■ Task goal: Using the records below, quote only the span that opens with the line containing "addFloor();" and closes with the line containing "from mathutils.geometry import", exactly and inclusively.

Items from a dataset:
>>>
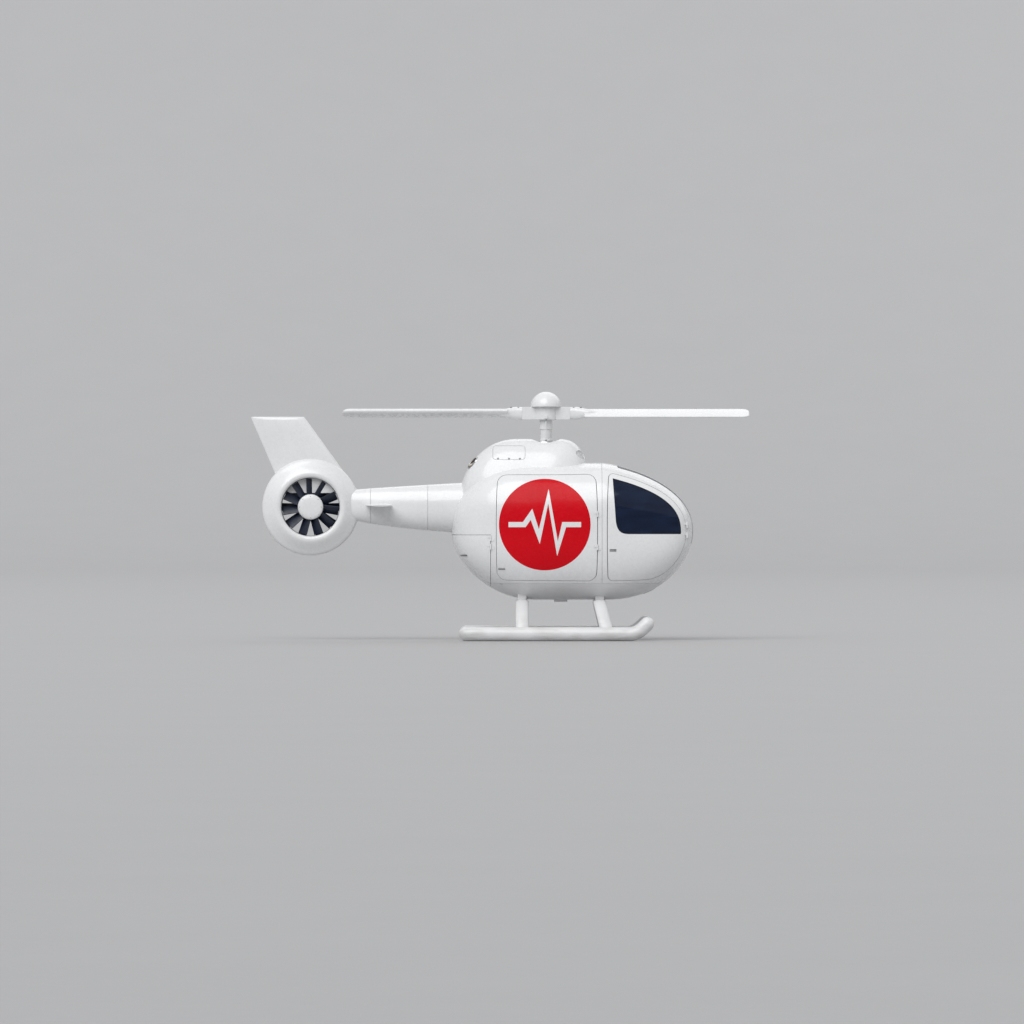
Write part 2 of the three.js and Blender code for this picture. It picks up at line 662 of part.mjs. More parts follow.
// Boom, fin and tail fan

// Half profile of the duct ring as [radius, y], from the bore round to the rim; filled starts it at the axis
function ductProfile(grow, filled) {
  const { bore, outer, lip, rim } = DUCT;
  const side = [
    [bore, lip - 60],
    [bore + 14, lip - 18],
    [bore + 50, lip + 4],
    [bore + 110, lip - 6],
    [outer - 90, rim + 62],
    [outer - 22, rim + 16],
    [outer, rim - 28],
  ];
  const port = side.map(([r, y]) => [r + (r > bore + 20 ? grow : filled ? grow : -grow), y + grow]);
  const starboard = port.map(([r, y]) => [r, -y]).reverse();
  return filled ? [[0, port[0][1]], ...port, ...starboard, [0, -port[0][1]]] : [...port, ...starboard];
}

function ductRing(grow, filled) {
  const points = ductProfile(grow, filled).map(([r, y]) => new THREE.Vector2(r, y));
  if (!filled) points.push(points[0].clone());
  return turnedOut(new THREE.LatheGeometry(points, DUCT.sides).translate(DUCT.x, 0, DUCT.z));
}

// A symmetric wing section as [share of chord, half thickness], round the whole outline
function wingSection(half) {
  const lower = WING_SECTION.slice(1).reverse().map(([c, t]) => [c, -t]);
  return [...WING_SECTION, ...lower].map(([c, t]) => [c, t * half]);
}

// The stabiliser's form, grown by distance
function stabiliserForm(distance) {
  const { x, z, chord, thick, half } = STAB;
  const rings = [-1, 1].map((side) =>
    wingSection(thick / 2 + distance).map(([c, t]) => [
      x + chord / 2 + distance - c * (chord + 2 * distance),
      side * (half + distance),
      z + t,
    ]),
  );
  return loft(rings);
}

function addTail() {
  add("stabiliser", "white", stabiliserForm(0));
  add("fan_shroud", "white", ductRing(0, false));

  const filledRing = ductRing(GAP, true);
  const boom = boomForm(BOOM_SECTIONS, 0)
    .subtract(boomForm(BOOM_SECTIONS.slice(0, -1), -BOOM.wall))
    .subtract(podClear)
    .subtract(filledRing)
    .subtract(stabiliserForm(GAP));
  add("tail_boom", "white", largest(boom));

  const finRings = FIN_SECTIONS.map(([z, lead, trail, thick]) =>
    wingSection(thick).map(([c, t]) => [lead + (trail - lead) * c, t, z]),
  );
  const { x0, x1, half, z0, z1 } = FIN_BOX;
  const fin = loft(finRings)
    .subtract(filledRing)
    .subtract(boomClear)
    .intersect(block(x0, x1, -half, half, z0, z1));
  add("tail_fin", "white", largest(fin));
}

function alongFanAxis(radius, y0, y1, sides = FAN_HUB.sides, radiusEnd = radius) {
  return rod([DUCT.x, y0, DUCT.z], [DUCT.x, y1, DUCT.z], radius, sides, radiusEnd);
}

// Blades or vanes standing out from the fan's axis between two radii; turn is the first one's share of a step
function radialPlates(count, turn, r0, r1, { chord, thick, pitch, y0, y1 }) {
  return Array.from({ length: count }, (_, i) => {
    const plate = new THREE.BoxGeometry(chord, thick, r1 - r0);
    plate.rotateZ(THREE.MathUtils.degToRad(pitch));
    plate.translate(0, (y0 + y1) / 2, (r0 + r1) / 2);
    plate.rotateY((2 * Math.PI * (i + turn)) / count);
    return solid(plate.translate(DUCT.x, 0, DUCT.z));
  });
}

function addFan() {
  const boss = alongFanAxis(STATOR_BOSS.radius, STATOR.y0, STATOR.y1, FAN_HUB.sides, STATOR_BOSS.end);
  const vanes = radialPlates(STATOR.vanes, 0.5, STATOR.root, DUCT.bore + FAN_SWEEP.beyond, STATOR);
  add("fan_stator", "navy", join(boss, ...vanes).subtract(ductRing(GAP, false)));

  const { root, tip, y0, y1 } = FAN;
  const blades = radialPlates(FAN.blades, 0, root, tip + FAN_SWEEP.beyond, FAN);
  const swept = alongFanAxis(tip, y0, y1 + FAN_SWEEP.behind, FAN_SWEEP.sides);
  const hub = alongFanAxis(FAN_HUB.radius, y0, y1);
  const shaft = alongFanAxis(FAN_HUB.shaft, y1 - 1, STATOR.y0 - GAP);
  add("fan_rotor", "navy", join(hub, shaft, ...blades.map((blade) => blade.intersect(swept))));

  const { radius, rim, crown, height } = FAN_CAP;
  const cap = alongFanAxis(radius, y0 - rim, y0 - GAP);
  const cone = alongFanAxis(crown, y0 - height, y0 - rim + 1, FAN_HUB.sides, radius);
  add("fan_cap", "white", join(cap, cone));
}

// Skids

function skidSection(at, normal) {
  const { sides } = SKID;
  return Array.from({ length: sides }, (_, i) => {
    const angle = (2 * Math.PI * i) / sides; // a flat lies underneath where sides is 4n + 2
    const reach = SKID.radius / Math.cos(Math.PI / sides);
    const across = reach * Math.cos(angle);
    const up = reach * Math.sin(angle);
    return [at[0] + normal[0] * up, SKID.y + across, at[1] + normal[1] * up];
  });
}

function skidTube() {
  const rings = [];
  for (const share of SKID_CAP) {
    const back = SKID.rear + SKID.radius * (1 - Math.sqrt(1 - share * share));
    rings.push(skidSection([back, SKID.z], [0, 1]).map((p) => [
      p[0],
      SKID.y + (p[1] - SKID.y) * share,
      SKID.z + (p[2] - SKID.z) * share,
    ]));
  }
  rings.push(skidSection([SKID.rear + SKID.radius, SKID.z], [0, 1]));
  const { x, z, handle, handleRear, steps } = TOE;
  const from = [SKID.straight, SKID.z];
  const bend = [from, [SKID.straight + handleRear, SKID.z], [x - handle, z - handle], [x, z]];
  for (let i = 0; i <= steps; i++) {
    const t = i / steps;
    const here = bezier(bend, t);
    const ahead = bezier(bend, Math.min(1, t + 0.01));
    const behind = bezier(bend, Math.max(0, t - 0.01));
    const along = [ahead[0] - behind[0], ahead[1] - behind[1]];
    const length = Math.hypot(...along);
    rings.push(skidSection(here, [-along[1] / length, along[0] / length]));
  }
  const slope = Math.SQRT1_2;
  for (const share of SKID_CAP.slice().reverse()) {
    const reach = SKID.radius * Math.sqrt(1 - share * share);
    const at = [x + reach * slope, z + reach * slope];
    rings.push(skidSection(at, [-slope, slope]).map((p) => [
      at[0] + (p[0] - at[0]) * share,
      SKID.y + (p[1] - SKID.y) * share,
      at[1] + (p[2] - at[1]) * share,
    ]));
  }
  return loft(rings);
}

// One leg bow: a flat oval tube under the belly, bent down and out to both skids
function legBow(xTop, xFoot) {
  const high = POD.belly - LEG.thick / 2 - LEG.belowBelly;
  const half = [...LEG_BEND.map(([y, rise]) => [y, high + rise]), [SKID.y, SKID.z + LEG.foot]];
  const path = [...half.slice(1).map(([y, z]) => [-y, z]).reverse(), ...half];
  const rings = path.map(([y, z], i) => {
    const before = path[Math.max(0, i - 1)];
    const after = path[Math.min(path.length - 1, i + 1)];
    const along = [after[0] - before[0], after[1] - before[1]];
    const length = Math.hypot(...along);
    const share = (high - z) / (high - SKID.radius * 2);
    const x = xTop + (xFoot - xTop) * Math.max(0, Math.min(LEG.furthest, share));
    return Array.from({ length: LEG.around }, (_, k) => {
      const angle = (2 * Math.PI * k) / LEG.around;
      const out = ((LEG.thick / 2) * Math.sin(angle)) / length;
      return [x + (LEG.chord / 2) * Math.cos(angle), y - along[1] * out, z + along[0] * out];
    });
  });
  const { y, halfLong, halfWide, below, above } = SADDLE;
  const along = [xTop - halfLong, xTop + halfLong];
  const saddle = block(...along, y - halfWide, y + halfWide, high - below, POD.belly + above);
  return join(loft(rings), bothSides(saddle));
}

function addSkids() {
  const skid = skidTube();
  addPair("skid", "white", skid);
  const skids = clearOf(bothSides(skid));
  for (const [name, xTop, xFoot] of LEGS) {
    add(`leg_bow_${name}`, "white", largest(legBow(xTop, xFoot).subtract(podClear).subtract(skids)));
  }
}

// Main rotor

function bladeSection(r, scale) {
  const pitch = THREE.MathUtils.degToRad(BLADE.pitch);
  return wingSection((BLADE.thick / 2) * scale).map(([c, t]) => {
    const back = (PITCH_AXIS - c) * BLADE.chord * scale;
    return [r, back * Math.cos(pitch) - t * Math.sin(pitch), back * Math.sin(pitch) + t * Math.cos(pitch)];
  });
}

function cuffRing([r, halfWide, halfTall]) {
  const { around, power } = CUFF_MESH;
  return Array.from({ length: around }, (_, i) => {
    const angle = (2 * Math.PI * (i + 0.5)) / around;
    const across = halfWide * signedPower(Math.cos(angle), power);
    return [r, across, halfTall * signedPower(Math.sin(angle), power)];
  });
}

function rotorBlade() {
  const { root, radius, tip } = BLADE;
  const rings = [bladeSection(root, 1), bladeSection(radius - tip, 1)];
  for (const scale of TIP_SCALES) {
    const reach = Math.sqrt((1 - scale ** 2) / (1 - TIP_SCALES.at(-1) ** 2));
    rings.push(bladeSection(radius - tip + tip * reach, scale));
  }
  return join(loft(rings), loft(CUFF_SECTIONS.map(cuffRing)));
}

// A cylinder on the rotor's axis between two heights
function alongRotorAxis(radius, z0, z1, sides) {
  return rod([ROTOR.x, 0, z0], [ROTOR.x, 0, z1], radius, sides);
}

function addDome() {
  const { radius, height, around, up } = DOME;
  const ball = solid(new THREE.SphereGeometry(radius, around, up).rotateX(Math.PI / 2));
  const upper = block(-radius, radius, -radius, radius, 0, radius);
  const dome = ball.scale([1, 1, height / radius]).intersect(upper);
  add("rotor_dome", "white", dome.translate([ROTOR.x, 0, ROTOR.z + ROTOR.bar / 2 + GAP]));
}

function addRotor() {
  const at = [ROTOR.x, 0, ROTOR.z];
  const bottom = ROTOR.z - ROTOR.bar / 2;
  const top = ROTOR.z + ROTOR.bar / 2;
  add("rotor_mast", "white", alongRotorAxis(MAST.radius, MAST.bottom, bottom - GAP, MAST.sides));

  const reach = HUB.arm - GAP;
  const tall = ROTOR.bar / 2 - HUB.armInset;
  const arm = block(-reach, reach, -HUB.armHalf, HUB.armHalf, -tall, tall).translate(at);
  const { half, from, beyond } = HORN;
  const horn = block(-half, half, from, LINK.y + beyond, LINK.top, LINK.top + HORN.tall).translate(at);
  add("rotor_hub", "white", join(alongRotorAxis(HUB.radius, bottom, top, HUB.sides), arm, bothSides(horn)));

  const blade = rotorBlade();
  add("rotor_blade_front", "white", blade.translate(at));
  add("rotor_blade_rear", "white", blade.rotate([0, 0, 180]).translate(at));

  const { z0, z1, radius, sides } = SWASHPLATE;
  const bore = alongRotorAxis(MAST.radius + GAP, z0 - 1, z1 + 1, MAST.sides);
  const foot = [ROTOR.x, LINK.y, z1 - LINK.sunk];
  const link = rod(foot, [ROTOR.x, LINK.y, ROTOR.z + LINK.top - GAP], LINK.radius, LINK.sides);
  add("swashplate", "metal", join(alongRotorAxis(radius, z0, z1, sides).subtract(bore), bothSides(link)));
}

function addLandingLight() {
  const { x, radius, proud, bottom, top, sides } = LIGHT;
  const lens = rod([x, 0, bottom], [x, 0, top], radius, sides);
  add("landing_light", "lamp", podInset(-proud).intersect(lens).subtract(podClear));
}

addFloor();
addCabin();
addGlass();
addDoors();
addInterior();
addCowling();
addEngine();
addDome();
addTail();
addFan();
addSkids();
addRotor();
addLandingLight();

export default helicopter;
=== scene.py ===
"""A light ambulance helicopter: smooth skins, glass, cabin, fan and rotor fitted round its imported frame.

Metres, +X towards the nose, +Y to port, +Z up. Most skins come from the same few outlines as the frame: a
hull is a row of superellipse sections along X, and its panels are cut from one triangulated side of it.
"""

import logging
import math
from collections.abc import Callable, Sequence
from dataclasses import dataclass, field
from enum import Enum
from functools import lru_cache

import bmesh
import bpy
import numpy as np
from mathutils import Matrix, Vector, kdtree
from mathutils.bvhtree import BVHTree
from mathutils.geometry import delaunay_2d_cdt


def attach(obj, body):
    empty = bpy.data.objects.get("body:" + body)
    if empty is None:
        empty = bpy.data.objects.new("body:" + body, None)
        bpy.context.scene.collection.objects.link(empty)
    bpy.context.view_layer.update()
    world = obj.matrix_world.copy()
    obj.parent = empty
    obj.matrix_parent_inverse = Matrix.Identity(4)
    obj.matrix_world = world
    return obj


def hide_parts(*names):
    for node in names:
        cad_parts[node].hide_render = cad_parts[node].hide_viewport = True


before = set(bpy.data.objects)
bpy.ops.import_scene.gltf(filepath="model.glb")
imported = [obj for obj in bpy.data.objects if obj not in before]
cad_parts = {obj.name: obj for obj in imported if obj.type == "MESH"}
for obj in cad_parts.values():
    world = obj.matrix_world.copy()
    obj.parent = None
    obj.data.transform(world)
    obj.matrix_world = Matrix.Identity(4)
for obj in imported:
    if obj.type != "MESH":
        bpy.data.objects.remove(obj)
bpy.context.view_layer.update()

log = logging.getLogger("helicopter")

Triple = tuple[float, float, float]
Curve = Sequence[Sequence[float]]
Socket = bpy.types.NodeSocket

MIRROR = np.array([1, -1, 1])
# Share of the pitch that the points of a grid keep from the seams
CLEARANCE = 0.55
# Shares of the chord's square root and its first four powers in a wing section's thickness
WING_SHARES = (2.969, -1.26, -3.516, 2.843, -1.015)


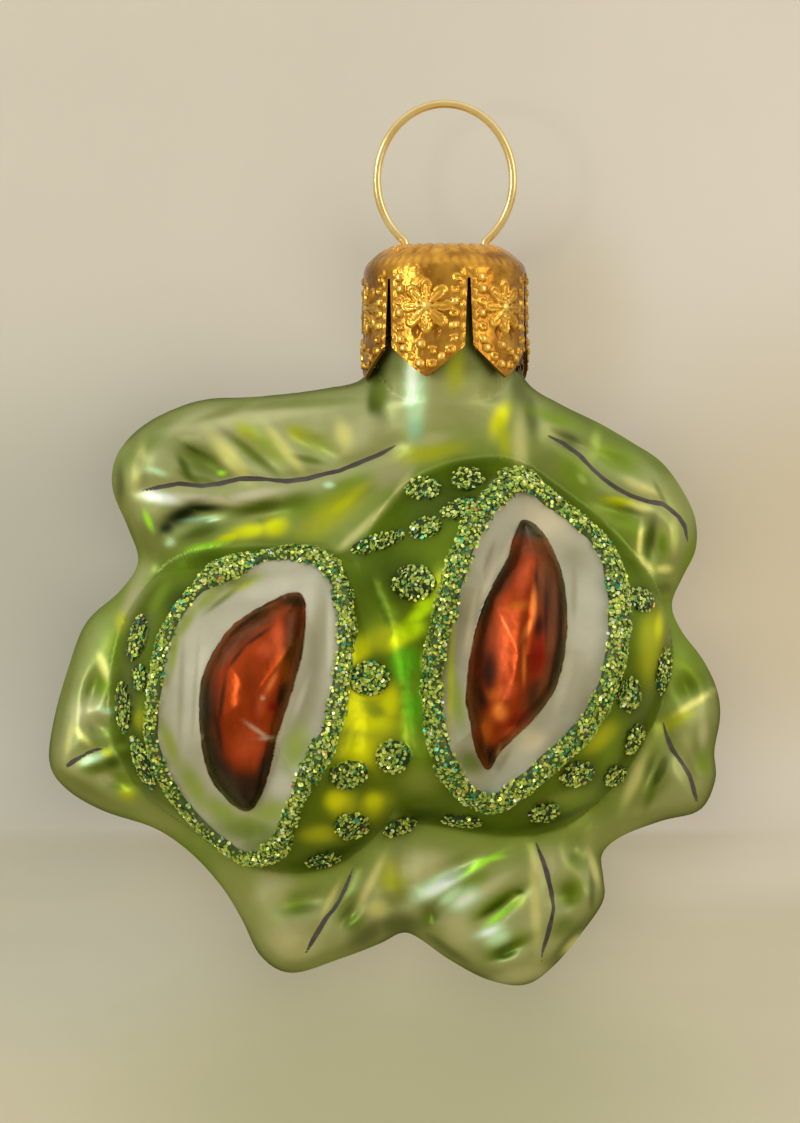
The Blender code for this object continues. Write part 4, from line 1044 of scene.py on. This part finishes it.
rows = []
for i, (radius, z) in enumerate(crown_profile):
    rows.append(("crown", radius, z))
    if i + 1 < len(crown_profile) and i > 1:
        next_radius, next_z = crown_profile[i + 1]
        rows.append(("crown", (radius + next_radius) / 2, (z + next_z) / 2))
rows += [("crown", CAP, z) for z in np.linspace(-14.1, SLIT_TOP, 8)]
rows += [("lobe", CAP, v) for v in np.linspace(0, 1, 78)[1:]]
cap_points = []
cap_heights = []
u = np.linspace(-1, 1, COLUMNS + 1)
for lobe in range(LOBES):
    middle = FIRST_LOBE + lobe * 2 * math.pi / LOBES
    for kind, radius, value in rows:
        if kind == "crown":
            z = np.full_like(u, value)
            slit = np.zeros_like(u)
        else:
            edge_z = LOBE_TIP + (LOBE_SIDE - LOBE_TIP) * np.abs(u) ** 1.15
            z = SLIT_TOP + (edge_z - SLIT_TOP) * value
            slit = 0.13 + 0.24 * np.clip((SLIT_TOP - z) / (SLIT_TOP - LOBE_SIDE), 0, 1)
        angle = middle + u * (math.pi / LOBES - slit / CAP)
        s = u * (math.pi / LOBES * CAP - slit)
        height = stamped(s, z) * (radius >= CAP) if radius > 6.5 else np.zeros_like(u)
        crest = 0.24 * np.abs(np.cos(13 * angle)) ** 0.7 * np.clip(1 - abs(radius - 4.6) / 1.5, 0, 1)
        side_crest = 0.06 * np.abs(np.cos(26 * angle)) * np.clip(1 - abs(z + 13.3) / 0.5, 0, 1) * (radius > 6)
        outwards = radius + height + side_crest
        if kind == "lobe":
            outwards += 0.18 * np.clip((SLIT_TOP - z) / 8.0, 0, 1) ** 2
        cap_points.append(np.stack([outwards * np.cos(angle), outwards * np.sin(angle), z + crest], 1))
        cap_heights.append(height + crest + side_crest)
cap_points = np.concatenate(cap_points)
cap_heights = np.concatenate(cap_heights)
cap_faces = []
width = COLUMNS + 1
for lobe in range(LOBES):
    for row in range(len(rows) - 1):
        first = (lobe * len(rows) + row) * width
        for k in range(COLUMNS):
            cap_faces.append((first + k, first + width + k, first + width + k + 1, first + k + 1))
cap = add_mesh("crown_cap", cap_points, cap_faces)
mark_points(cap.data, "stamping", cap_heights)
close_shell(cap, 2e-5)
thicken = cap.modifiers.new("sheet", "SOLIDIFY")
thicken.thickness = SHEET * MM
thicken.offset = -1.0
apply_modifiers(cap)
for leg_x in (-LEG_X, LEG_X):
    punch = turned("punch", [(0.0, -10.5), (HOLE, -10.5), (HOLE, -13.6), (0.0, -13.6)], 24)
    for vertex in punch.data.vertices:
        vertex.co.x += leg_x * MM
    join_solid(cap, punch, "DIFFERENCE")
cap.data.shade_smooth()
pick(cap)
bpy.ops.object.shade_smooth_by_angle(angle=math.radians(50))

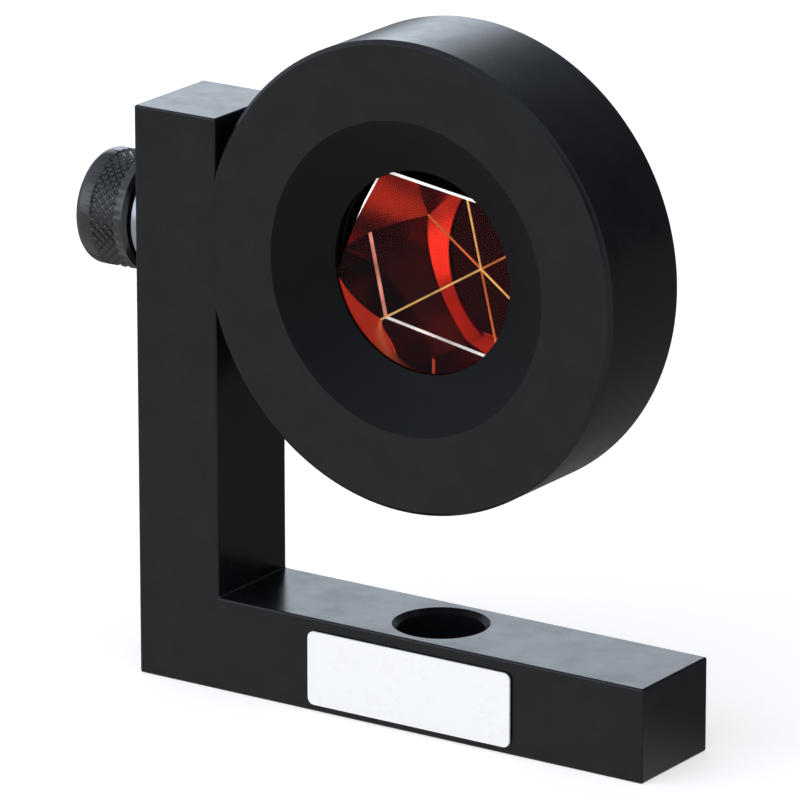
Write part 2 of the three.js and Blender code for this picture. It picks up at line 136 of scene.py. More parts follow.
<<<
■ Task response:
addFloor();
addCabin();
addGlass();
addDoors();
addInterior();
addCowling();
addEngine();
addDome();
addTail();
addFan();
addSkids();
addRotor();
addLandingLight();

export default helicopter;
=== scene.py ===
"""A light ambulance helicopter: smooth skins, glass, cabin, fan and rotor fitted round its imported frame.

Metres, +X towards the nose, +Y to port, +Z up. Most skins come from the same few outlines as the frame: a
hull is a row of superellipse sections along X, and its panels are cut from one triangulated side of it.
"""

import logging
import math
from collections.abc import Callable, Sequence
from dataclasses import dataclass, field
from enum import Enum
from functools import lru_cache

import bmesh
import bpy
import numpy as np
from mathutils import Matrix, Vector, kdtree
from mathutils.bvhtree import BVHTree
from mathutils.geometry import delaunay_2d_cdt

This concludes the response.